The Bulldogs face another challenging schedule. Gonzaga will compete in the EA Sports Maui Invitational, head to 2009 NCAA runner-up Michigan State University for an early-season test, host Washington State University and Wake Forest University, battle the University of Illinois in the United Center in Chicago, face Duke University at Madison Square Garden in New York and travel to the University of Memphis to begin another 4-year home-and-home series with the Tigers. Gonzaga will also face Davidson in the Comcast Battle in Seattle. Combine that with another grueling West Coast Conference slate and the Bulldogs will be tested often.
"We have another outstanding schedule, and with so many newcomers on this team it is imperative we stay focused and work hard to get better every day," Few said. "We can't afford to take any nights off with this schedule or we'll get beat, and that's something we have to stress to this team because of our youth."

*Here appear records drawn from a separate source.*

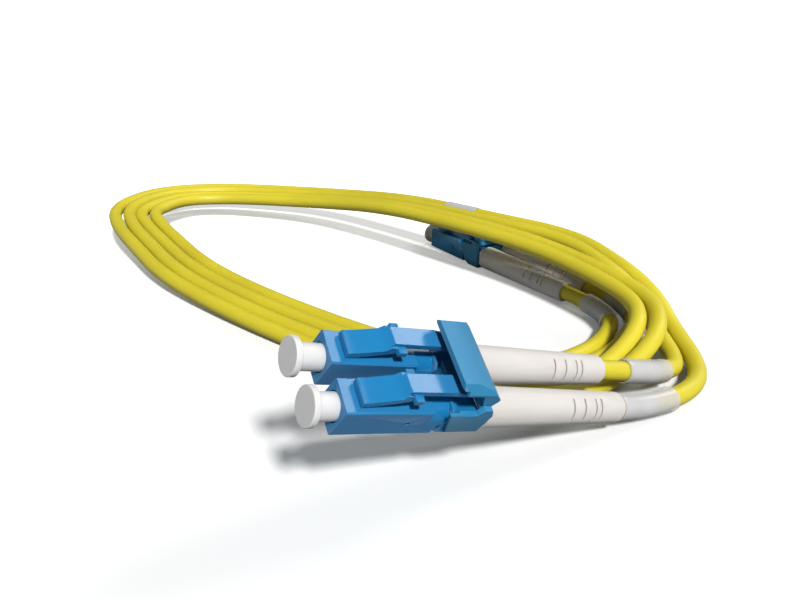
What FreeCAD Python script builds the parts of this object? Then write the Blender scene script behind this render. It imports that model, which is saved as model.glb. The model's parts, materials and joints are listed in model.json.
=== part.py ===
import FreeCAD, Part
import math
import os

V = FreeCAD.Vector

# Fibre optic patch cord, millimetres, +Z up.
# Each plug is drawn with its nose front at x = 0, the cord leaving along +X and the latch on +Z.

# Interface sizes of the small-form-factor plug
PLUG_PITCH = 6.25
FERRULE_R = 0.6245
NOSE = 4.52
NOSE_LEN = 11.5
NOSE_EDGE = 0.2
SIDE_LEN = 13.4

# Clearances
RUN_FIT = 0.05
CAP_FIT = 0.03
FLOAT_PLAY = 0.05
SPRING_PLAY = 0.45
SEAT = 0.05

# Housing behind the nose
NOSE_BORE_R = 1.75
NOSE_BORE_LEN = 4.3
WEB = 0.7
WEB_HOLE_R = 0.85
CAVITY_R = 1.65
COLLAR_R = 2.25
COLLAR_END = 14.1
FLANGE_W = 4.7
FLANGE_T = 0.4
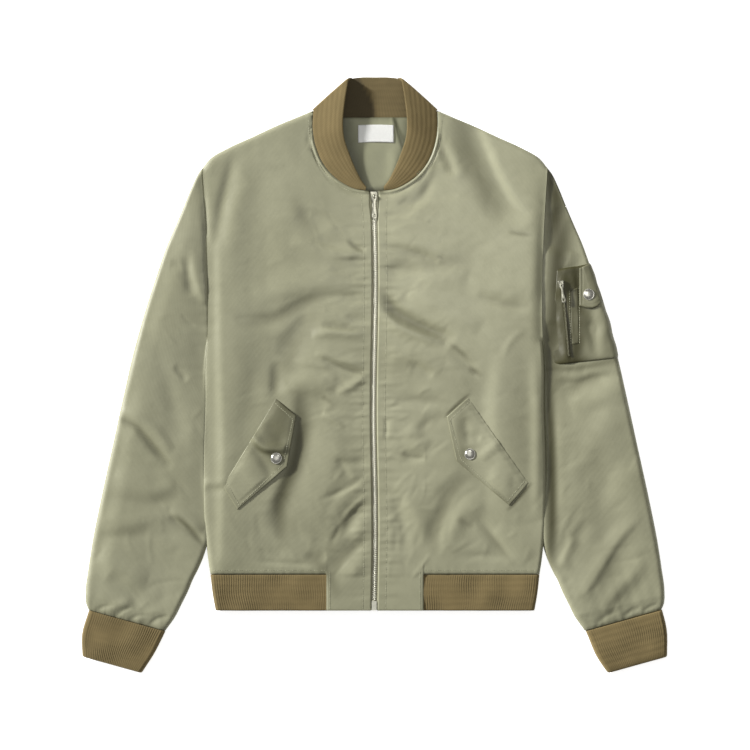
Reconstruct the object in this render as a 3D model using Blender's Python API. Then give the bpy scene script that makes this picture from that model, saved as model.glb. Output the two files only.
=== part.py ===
"""Bomber jacket laid flat on its back, front up, zipped to the neck with its sleeves down beside the body.

The back panel lies on the ground at z = 0 and every other piece lies on it or beside it. +Y points to the
collar, +X to the wearer's left, +Z up. Tables and sizes are in millimetres; meshes are built in metres.
The two halves share their tables: SIDES runs over the wearer's right (-1) and left (+1).
"""

from collections import namedtuple

import bmesh
import bpy
import numpy as np
from mathutils.bvhtree import BVHTree

MM = 0.001
SIDES = (("right", -1), ("left", 1))

# ---------------------------------------------------------------- thicknesses and levels
WALL = 3.0  # padded nylon: shell, wadding and lining
RIB_WALL = 2.8  # doubled rib knit
SEAM_GAP = 0.3  # between pieces that are sewn together
PILE_GAP = 0.5  # between a piece and the cloth that it lies on
TOP = 9.6  # outer face of the front, over the ground
SIDE_SEAM = 4.6  # level of the side and shoulder seams, half way up the rounded edge
FRONT_ROUND = 7.5  # how far in from a folded edge the front starts to turn down
BACK_ROUND = 6.0
RIB_TOP = 8.9
RIB_PITCH = 3.0  # one rib of the knit
RIB_RELIEF = 0.55
HEM_TOPS = (RIB_TOP - 0.4, RIB_TOP - 0.8)  # at the seam and at the edge

# ---------------------------------------------------------------- outline of the body, wearer's left half
HEM_SEAM_Y = -263.3
HEM_Y = -311.2
TAB_X = 64.0  # the nylon runs down to the hem on each side of the zip
ZIP_TOP_Y = 243.5
NECK_FRONT = ((12.0, 243.5), (26.0, 245.6), (40.3, 252.0), (57.4, 264.9), (70.4, 282.1), (79.0, 304.0),
              (82.5, 326.4), (82.4, 349.4))
NECK_BACK = ((0.0, 339.4), (20.0, 339.4), (40.0, 339.6), (66.0, 341.6), (82.4, 349.4))
SHOULDER = ((82.4, 349.4), (105.0, 340.0), (127.6, 330.7), (162.0, 314.8), (196.3, 299.0), (218.0, 286.0),
            (227.9, 273.9))
ARMHOLE = ((227.9, 273.9), (222.6, 185.0), (221.5, 45.0))
SIDE = ((221.5, 45.0), (223.8, 10.0), (223.8, -36.0), (226.0, -122.0), (222.6, -226.0), (219.0, -255.0),
        (217.6, HEM_SEAM_Y))
HEM_SIDE = ((217.3, -263.9), (210.6, HEM_Y))

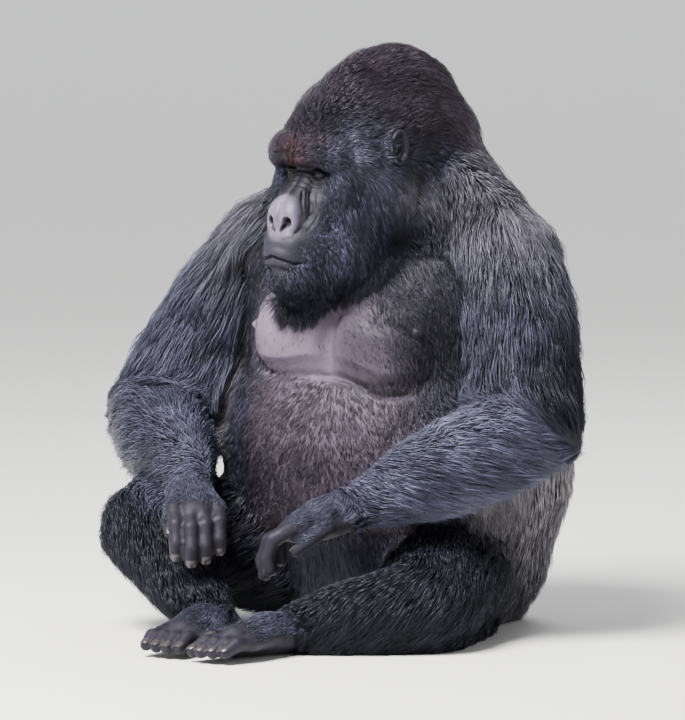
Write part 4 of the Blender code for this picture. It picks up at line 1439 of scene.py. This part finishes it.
class SILVERBACK_OT_nails(bpy.types.Operator):
    """Make a nail on every finger and toe"""
    bl_idname = "silverback.nails"
    bl_label = "Nails"

    def execute(self, context):
        settings = context.scene.silverback_nails
        nodes = Nodes("dark_horn")
        nodes.shader.inputs["Base Color"].default_value = (*settings.colour, 1.0)
        grain = nodes.add("ShaderNodeTexNoise", Scale=400.0, Detail=2.0)
        bump = nodes.add("ShaderNodeBump", Strength=0.25, Distance=0.0004)
        nodes.link(grain.outputs["Fac"], bump.inputs["Height"])
        nodes.link(bump.outputs["Normal"], nodes.shader.inputs["Normal"])
        nodes.shader.inputs["Roughness"].default_value = 0.28
        for side in SIDES:
            for kind, (_, digits), start, end in (("hand_", hand_bars(side), WRIST, KNUCKLES),
                                                  ("foot_", foot_bars(side), ANKLE, TOES)):
                bm = bmesh.new()
                ahead = (end[side] - start[side]).normalized()
                top = (UP - UP.dot(ahead) * ahead).normalized()
                for digit in digits:
                    base = Vector(digit[-2][:3])
                    tip = Vector(digit[-1][:3])
                    run = (tip - base).normalized()
                    back = top if kind == "foot_" else (top * 0.6 + ahead * 0.8)
                    if abs(run.dot(back.normalized())) > 0.9:
                        back = ahead
                    nail_plate(bm, base, tip, back, digit[-1][3], settings.length)
                bmesh.ops.recalc_face_normals(bm, faces=bm.faces)
                mesh = mesh_from(bm, "nails_" + kind + side)
                mesh.set_sharp_from_angle(angle=math.radians(50.0))
                mesh.materials.append(nodes.material)
                new_piece("nails_" + kind + side, mesh, "nail")
        return {"FINISHED"}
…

Gonzaga ran the table in WCC play in 2009 with a perfect 14-0 record, their third unblemished mark since 2004. The University of Portland is expected to provide the main challenge to unseat the Bulldogs this year, the Pilots returning nearly everybody from last year's third-place team.
"Our conference is getting better and better and there is parity in the WCC," Few said. "People don't understand how tough it is to go 14-0 in this conference. It's a real credit to our players that they have been able to persevere in some tough environments over the years and reach that level of excellence. I'm not saying we'll go 14-0 again, but I know we have 16 young men who believe in what we are doing at Gonzaga. They listen to what we tell them, then they go out on the court and compete and execute at a high level. Everything we've accomplished should be attributed to them."
The 2010 Bulldogs are young, indeed. But the cupboard isn't bare.